We had a company here in Massachusetts that brought an action against some former employees who they alleged took their chocolate chip cookie recipe. We recently had a case where two pharmaceutical companies sued each other after an employee left one firm and started the other one, supposedly taking some confidential information with him. That case resulted in a $78 million verdict.
What can a small business do to try to head off the loss of important information?
I think the best chance to reduce theft is by educating employees and ensuring that they understand their obligations to guard confidential information. Having a clearly written policy that ensures understanding amongst employees about what their obligations are is critical.
How is it best to communicate that policy?
I advise companies to give their new employees a copy of the policy during the hiring process. Either include it as part of an employee manual that must be signed showing that they received and read the information, or make it a separate but simple nondisclosure agreement that the employee must sign. Certainly, this kind of thing would be most important for your scientists, your technical staff, and the people working in your financial and marketing areas.
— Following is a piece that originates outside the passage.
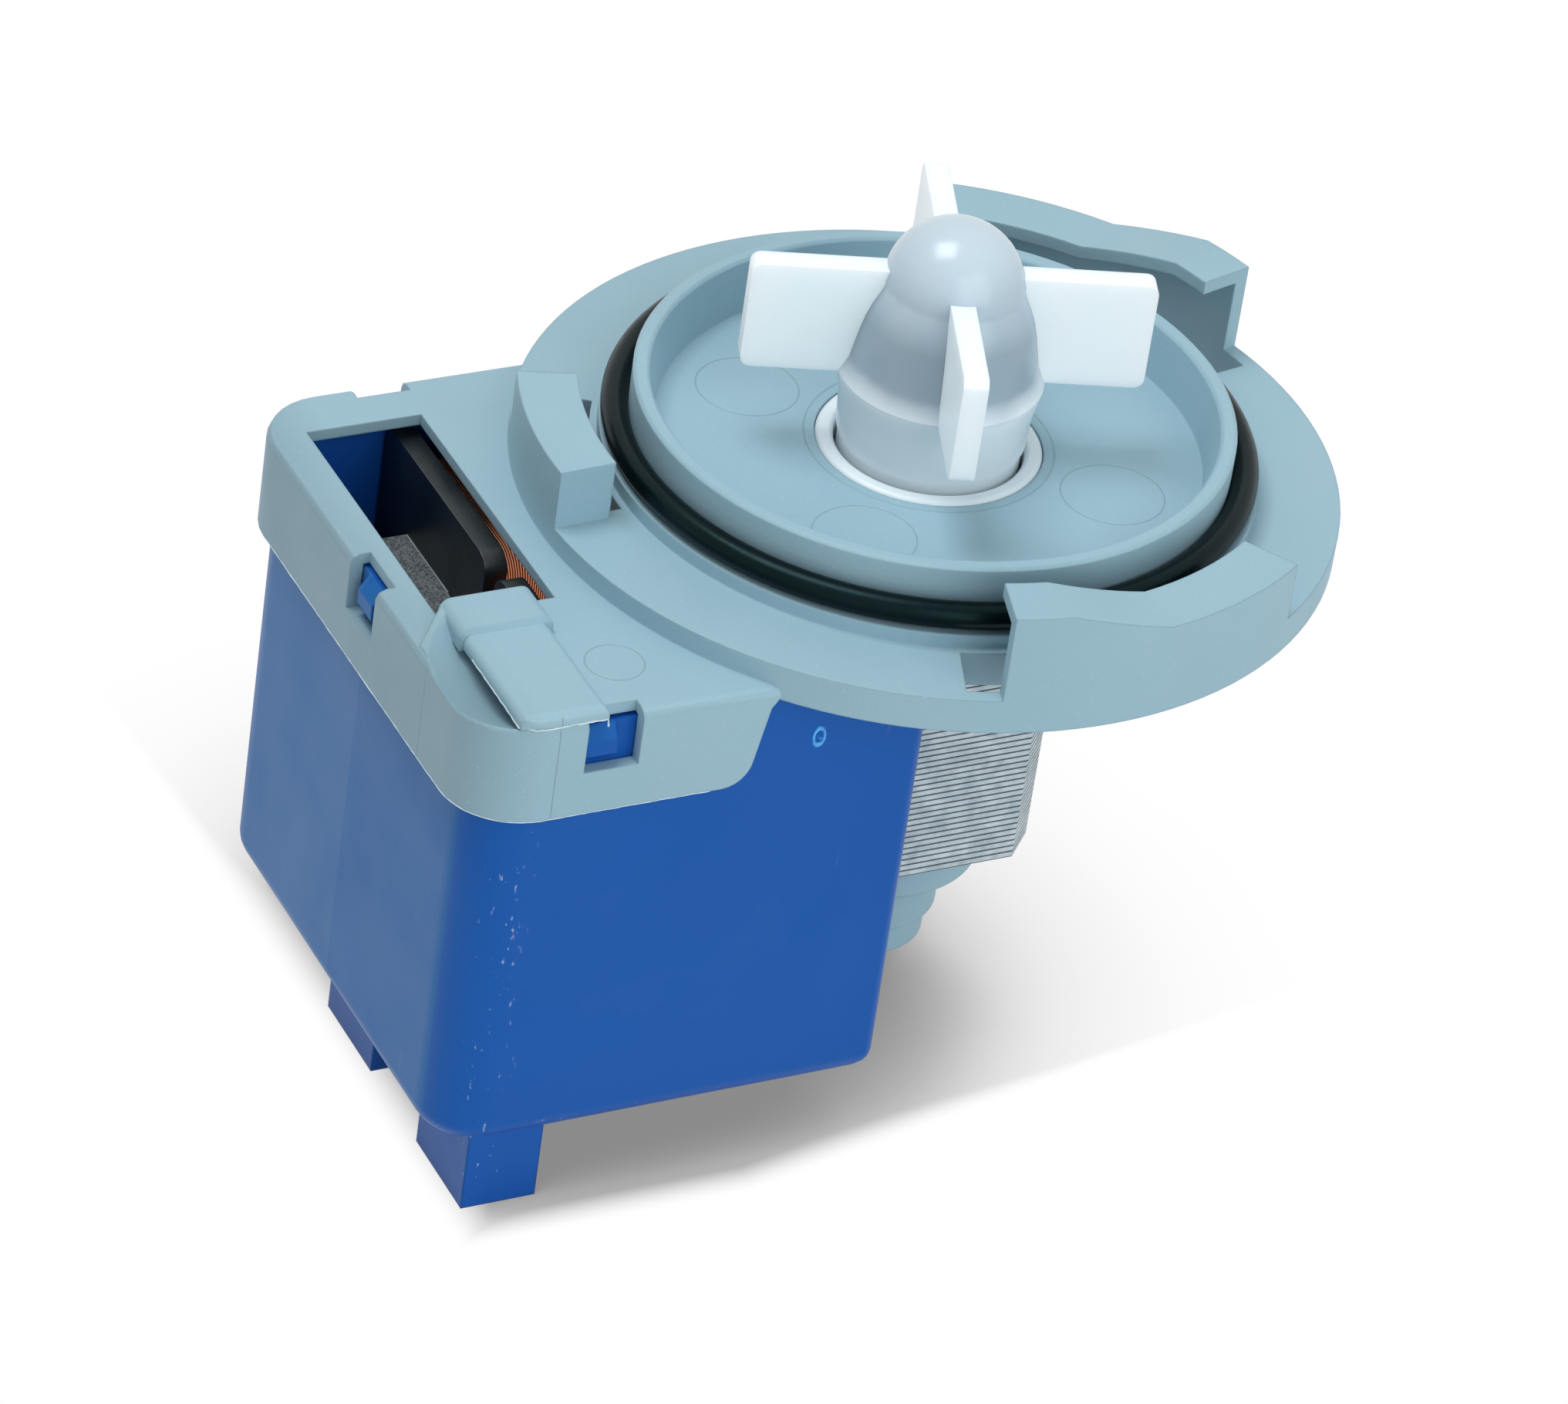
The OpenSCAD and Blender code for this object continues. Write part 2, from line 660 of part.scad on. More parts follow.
// Outer form of the hub: skirt, lip, a cone with a slight belly and a dome
function hub_outline() = concat([
    [0, skirt_z0], [hub_r, skirt_z0], [hub_r, carrier_top_z + 0.4],
    [hub_r + 0.3, carrier_top_z + 1.2],
    [hub_r + 0.5, blade_z0 - 3.2], [lip_r - 0.15, blade_z0 - 0.6], [lip_r, blade_z0 + 0.1],
    [lip_r - 0.4, blade_z0 + 0.8], [hub_r + 0.3, blade_z0 + 1.8], [hub_r + 0.05, blade_z0 + 3.2],
    [hub_r - 0.3, blade_z0 + 5], [hub_r - 0.7, blade_z0 + 6.6],
    [dome_r + 0.85, dome_centre_z - 1.5], [dome_r + 0.35, dome_centre_z - 0.4]
], arc_points(0, dome_centre_z, dome_r, 1, 90, 12));

module hub() {
    difference() {
        rotate_extrude() polygon(hub_outline());
        disc(hub_inner_r, skirt_z0 - 1, cavity_z1);
        difference() {
            translate([0, 0, cavity_z1 - eps])
                cylinder(r1 = hub_inner_r, r2 = dome_r - dome_wall, h = dome_z0 - cavity_z1);
            disc(post_r, cavity_z1 - 1, dome_z);
        }
        disc(bush_bore_r, skirt_z0 - 1, shaft_z1 + 0.4);
    }
}

// Side view of a blade. Its inner edge runs inside the wall of the hub.
function blade_outline() = concat(
    [[dome_r - 1.2, blade_z1], [hub_inner_r + 0.2, blade_z0]],
    arc_points(blade_tip_r - blade_corner_r, blade_z0 + blade_corner_r, blade_corner_r, -90, 0, 5),
    arc_points(blade_tip_r - blade_corner_r, blade_z1 - blade_corner_r, blade_corner_r, 0, 90, 5)
);

module blades() {
    for (i = [0:3]) rotate([90, 0, blade_start + i * 90])
        translate([0, 0, -blade_t / 2]) linear_extrude(blade_t) polygon(blade_outline());
}

// The stop inside the hub runs against the driver's dog at both ends of the free turn
module impeller() color("#e8f0f6") union() {
    hub();
    blades();
    rotate(blade_start) ring_sector(stop_r0, hub_inner_r + 0.3,
        dog_span + pad_span + play_gap, dog_span + pad_span + play_gap + stop_span,
        dog_z0 + 0.6, cavity_z1 + eps);
}

// Half of the core in plan: a leg and its pole, open round the rotor chamber
module core_leg_plan(side, inset) {
    scale([1, side]) difference() {
        polygon([
            [-yoke_right, leg_mid_y - leg_w / 2 + inset],
            [-pole_r + 1, leg_mid_y - leg_w / 2 + inset],
            [-pole_r + 1 + pole_slope, pole_split + inset], [core_end - inset, pole_split + inset],
            [core_end - inset, core_half_w - core_chamfer - inset * 0.4],
            [core_end - core_chamfer - inset * 0.4, core_half_w - inset],
            [-yoke_right, core_half_w - inset]
        ]);
        circle(r = pole_r + inset);
        rotate(side > 0 ? 0 : 90) square(pole_r + pole_step - pole_gap);
    }
}

module sheet_stack() {
    for (i = [0:sheets - 1])
        translate([0, 0, core_bottom_z + i * sheet_t + (i == 0 ? 0 : sheet_line / 2)])
            linear_extrude(sheet_t - sheet_line / (i == 0 || i == sheets - 1 ? 2 : 1)) children();
}

module core_leg(side) {
    union() {
        sheet_stack() core_leg_plan(side, 0);
        translate([0, 0, core_bottom_z + sheet_t / 2])
            linear_extrude(core_h - sheet_t) core_leg_plan(side, sheet_groove);
    }
}

module front_core_leg() color("#a4b0b6") core_leg(-1);

module back_core_leg() color("#a4b0b6") core_leg(1);

module yoke_plan(inset) {
    translate([-yoke_left + inset, -core_half_w + inset])
        square([yoke_w - inset, 2 * core_half_w - 2 * inset]);
}

module core_yoke() color("#6f767a") union() {
    sheet_stack() yoke_plan(0);
    translate([0, 0, core_bottom_z + sheet_t / 2])
        linear_extrude(core_h - sheet_t) yoke_plan(sheet_groove);
}

// Rectangle in the plane across a core leg, extruded along it
module leg_box(half_y, half_z, r, x0, x1) {
    translate([x0, leg_mid_y, core_mid_z]) rotate([90, 0, 90]) linear_extrude(x1 - x0)
        polygon(round_rect(-half_y, half_y, -half_z, half_z, r, 6));
}

module bobbin() {
    difference() {
        union() {
            for (x = [-bobbin_left, -bobbin_right - bobbin_t])
                leg_box(bobbin_half_w, bobbin_h / 2, bobbin_corner_r, x, x + bobbin_t);
            leg_box(tube_half_y, tube_half_z, 0.8, -bobbin_left + 1, -bobbin_right - 1);
        }
        leg_box(leg_w / 2 + fit_gap, core_h / 2 + fit_gap, 0.02, -bobbin_left - 1, -bobbin_right + 1);
    }
}

module coil() {
    x0 = -bobbin_left + bobbin_t + fit_gap;
    x1 = -bobbin_right - bobbin_t - fit_gap;
    difference() {
        leg_box(winding_half_y, winding_half_z, winding_corner_r, x0, x1);
        leg_box(tube_half_y + fit_gap, tube_half_z + fit_gap, 0.85, x0 - 1, x1 + 1);
    }
}

module back_bobbin() color("#20292b") bobbin();

module front_bobbin() color("#20292b") mirror([0, 1, 0]) bobbin();

module back_coil() color("#b0552c") coil();

module front_coil() color("#b0552c") mirror([0, 1, 0]) coil();

// Straight round wire between two points
module rod(p, q, r) let (d = q - p)
    translate(p) rotate([0, acos(d[2] / norm(d)), atan2(d[1], d[0])]) cylinder(r = r, h = norm(d));

module coil_link_wire() color("#b0552c") let (x = -bobbin_right - bobbin_t - 3)
    rod([x, -leg_mid_y, coil_bottom_z - lead_r - fit_gap],
        [x, leg_mid_y, coil_bottom_z - lead_r - fit_gap], lead_r);

module coil_leads() color("#b0552c") for (i = [0:1]) union() {
    rod([coil_left_x, lead_y[i], coil_bottom_z - fit_gap], [coil_left_x, lead_y[i], lead_z],
        lead_r - 0.05);
    rod([coil_left_x + lead_r, lead_y[i], lead_z], [terminal_x, terminal_y[i], lead_z], lead_r);
}

module thermal_cutout() color("#d8d4c4")
    translate([-(bobbin_left + bobbin_right + cutout_l) / 2, leg_mid_y - cutout_w / 2,
        coil_bottom_z - fit_gap - cutout_h]) cube([cutout_l, cutout_w, cutout_h]);

module spade(y) {
    translate([terminal_x - spade_t / 2, y - spade_w / 2, 0]) difference() {
        union() {
            translate([0, 0, spade_z0 + 1]) cube([spade_t, spade_w, spade_z1 - spade_z0 - 1]);
            translate([0, 1, spade_z0]) cube([spade_t, spade_w - 2, 2]);
        }
        translate([-1, spade_w / 2, spade_z0 + 3]) rotate([0, 90, 0]) cylinder(r = 0.9, h = 4, $fn = 24);
    }
}

module front_terminal() color("#c8b46a") spade(terminal_y[0]);

module back_terminal() color("#c8b46a") spade(terminal_y[1]);

module housing_solid(inset, z0, z1) {
    r = housing_corner_r - inset;
    e = max(housing_edge_r - inset, 0.6);
    x0 = -housing_left + inset;
    x1 = -housing_end - inset;
    y1 = housing_half_w - inset;
    right_r = 1.2;
    hull() {
        slab(concat(
            arc_points(x1 - right_r, y1 - right_r, right_r, 0, 90, 3),
            arc_points(x0 + r, y1 - r, r, 90, 180, 8),
            arc_points(x0 + r, -y1 + r, r, 180, 270, 8),
            arc_points(x1 - right_r, -y1 + right_r, right_r, 270, 360, 3)), z0 + e, z1);
        for (a = [15:15:90]) {
            d = e * (1 - cos(90 - a));
            slab(concat(
                arc_points(x1 - right_r - d, y1 - right_r - d, right_r, 0, 90, 3),
                arc_points(x0 + r, y1 - r, r - d, 90, 180, 8),
                arc_points(x0 + r, -y1 + r, r - d, 180, 270, 8),
                arc_points(x1 - right_r - d, -y1 + right_r + d, right_r, 270, 360, 3)),
                z0 + e * (1 - sin(90 - a)), z0 + e);
        }
    }
}

// Wedge that snaps into a window of the skirt. It points towards -Y.
module snap_tab() {
    translate([-tab_w / 2, 0, 0]) rotate([90, 0, 90]) linear_extrude(tab_w)
        polygon([[0.5, snap_z + 0.4], [0, snap_z + 0.4], [-tab_rise, snap_z + 1.4],
                 [-tab_rise, snap_z + 3], [0, housing_top_z], [0.5, housing_top_z]]);
}

module coil_housing() color("#2f5cab") difference() {
    union() {
        housing_solid(0, housing_z0, housing_top_z);
        for (y = terminal_y) translate([terminal_x - shroud_w / 2, y - shroud_l / 2, shroud_z0])
            cube([shroud_w, shroud_l, shroud_h + housing_edge_r]);
        translate([tab_x, -housing_half_w, 0]) snap_tab();
        mirror([0, 1, 0]) translate([tab_x, -housing_half_w, 0]) snap_tab();
        translate([-housing_left, snap_y, 0]) rotate(-90) snap_tab();
    }
    difference() {
        housing_solid(housing_wall, housing_z0 + housing_wall, housing_top_z + 1);
        pocket(cover_t + housing_gap + housing_wall);
    }
    pocket(cover_t + housing_gap);
    for (y = terminal_y) {
        translate([terminal_x - shroud_w / 2 + shroud_wall, y - shroud_l / 2 + shroud_wall,
            shroud_z0 - 1])
            cube([shroud_w - 2 * shroud_wall, shroud_l - 2 * shroud_wall, shroud_h + 1]);
        translate([terminal_x - spade_t / 2 - fit_gap, y - spade_w / 2 - fit_gap, housing_z0 - 1])
            cube([spade_t + 2 * fit_gap, spade_w + 2 * fit_gap, housing_wall + 2]);
    }
    translate([-housing_end - housing_wall - 1, -core_half_w - 0.2, core_bottom_z - 0.1])
        cube([housing_wall + 2, 2 * core_half_w + 0.4, housing_top_z - core_bottom_z + 2]);
}

head_moulding();
rotor_chamber();
flange_o_ring();
bearing_carrier();
carrier_seal();
front_bush();
rear_bush();
rear_bush_rubber();
rotor_shaft();
rotor_magnet();
rotor_sleeve();
front_end_plate();
rear_end_plate();
front_thrust_washer();
rear_thrust_washer();
coupling_driver();
coupling_damper();
impeller();
front_core_leg();
back_core_leg();
core_yoke();
front_bobbin();
back_bobbin();
front_coil();
back_coil();
coil_link_wire();
coil_leads();
thermal_cutout();
front_terminal();
back_terminal();
coil_housing();
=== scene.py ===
# %% [markdown]
# # A drain pump, dressed in Blender
# The solids of this pump come from a CAD model that is already packed. This lesson loads them
# as a fixed frame, gives every solid a material that behaves like the real one, and swaps the
# moulded pieces for copies with softened edges. Everything is in metres, with +Z along the
# pump's axis towards the impeller and the coil housing towards -X.

# %% Load the frame
import bpy
import json
import math
import random
from mathutils import Matrix, Vector

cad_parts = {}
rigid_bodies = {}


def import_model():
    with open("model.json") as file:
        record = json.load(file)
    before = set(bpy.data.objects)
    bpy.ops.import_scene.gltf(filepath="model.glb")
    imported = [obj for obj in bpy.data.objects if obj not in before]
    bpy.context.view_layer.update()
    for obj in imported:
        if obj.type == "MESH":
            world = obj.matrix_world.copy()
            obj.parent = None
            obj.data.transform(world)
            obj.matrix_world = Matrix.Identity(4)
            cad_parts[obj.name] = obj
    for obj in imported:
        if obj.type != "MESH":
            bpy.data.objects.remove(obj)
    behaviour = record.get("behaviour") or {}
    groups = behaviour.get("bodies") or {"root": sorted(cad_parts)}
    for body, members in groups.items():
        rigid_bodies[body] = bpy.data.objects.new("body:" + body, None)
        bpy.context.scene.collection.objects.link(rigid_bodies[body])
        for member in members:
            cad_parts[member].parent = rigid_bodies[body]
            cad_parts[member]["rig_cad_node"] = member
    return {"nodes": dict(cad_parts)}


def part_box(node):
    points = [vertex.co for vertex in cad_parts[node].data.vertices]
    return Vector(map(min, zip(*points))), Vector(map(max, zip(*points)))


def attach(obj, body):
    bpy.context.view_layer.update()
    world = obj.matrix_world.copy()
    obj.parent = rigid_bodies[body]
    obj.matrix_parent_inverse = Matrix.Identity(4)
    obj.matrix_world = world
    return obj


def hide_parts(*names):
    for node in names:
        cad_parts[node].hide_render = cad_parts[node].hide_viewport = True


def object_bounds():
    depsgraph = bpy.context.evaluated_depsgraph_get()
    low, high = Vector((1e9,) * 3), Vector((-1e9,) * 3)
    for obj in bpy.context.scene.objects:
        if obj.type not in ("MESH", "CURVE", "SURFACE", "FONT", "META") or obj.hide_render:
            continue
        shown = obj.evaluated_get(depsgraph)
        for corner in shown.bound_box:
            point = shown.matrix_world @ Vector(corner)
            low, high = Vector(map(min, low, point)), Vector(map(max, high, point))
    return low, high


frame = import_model()
cad_low, cad_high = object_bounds()
nodes = frame["nodes"]
scene = bpy.context.scene
print("solids loaded:", len(nodes), "box from", list(cad_low), "to", list(cad_high))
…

Once you have those policies and agreements in place, how else can you maintain vigilance about protecting your company's confidential information?
Business owners who are concerned should safeguard their information by securing physical files with keys, or computer files with passwords. They might also want to secure certain parts of the building, so they don't allow public access to manufacturing plants or offices where key employees are developing new products.
It's not a bad idea to give people access only on a need-to-know basis. If there's a legal case at some point, the court will consider whether the company has taken reasonable steps to protect the sensitive information.
Where can entrepreneurs get advice and the legal framework to do that protection?
Employers can draw upon their human-resources personnel or consultants in this area. They should also have attorneys who are savvy about this part of the law review their plans and legal documents, to maximize their protection. It's an area fraught with expensive litigation, so it's important to make sure up-front that your written agreements and company policies are as strong and as specific as they can be, so they'll stand up in court.
The other thing to do is to make sure that your employees are happy so you can have high retention rates. When people leave, if you have a chance, do exit interviews where you remind them of their confidentiality obligations. If they walk out the door mad, it's going to be difficult, but you'll need to monitor potential misappropriation as best you can. Keeping an ear to the ground or the industry grapevine sometimes works best.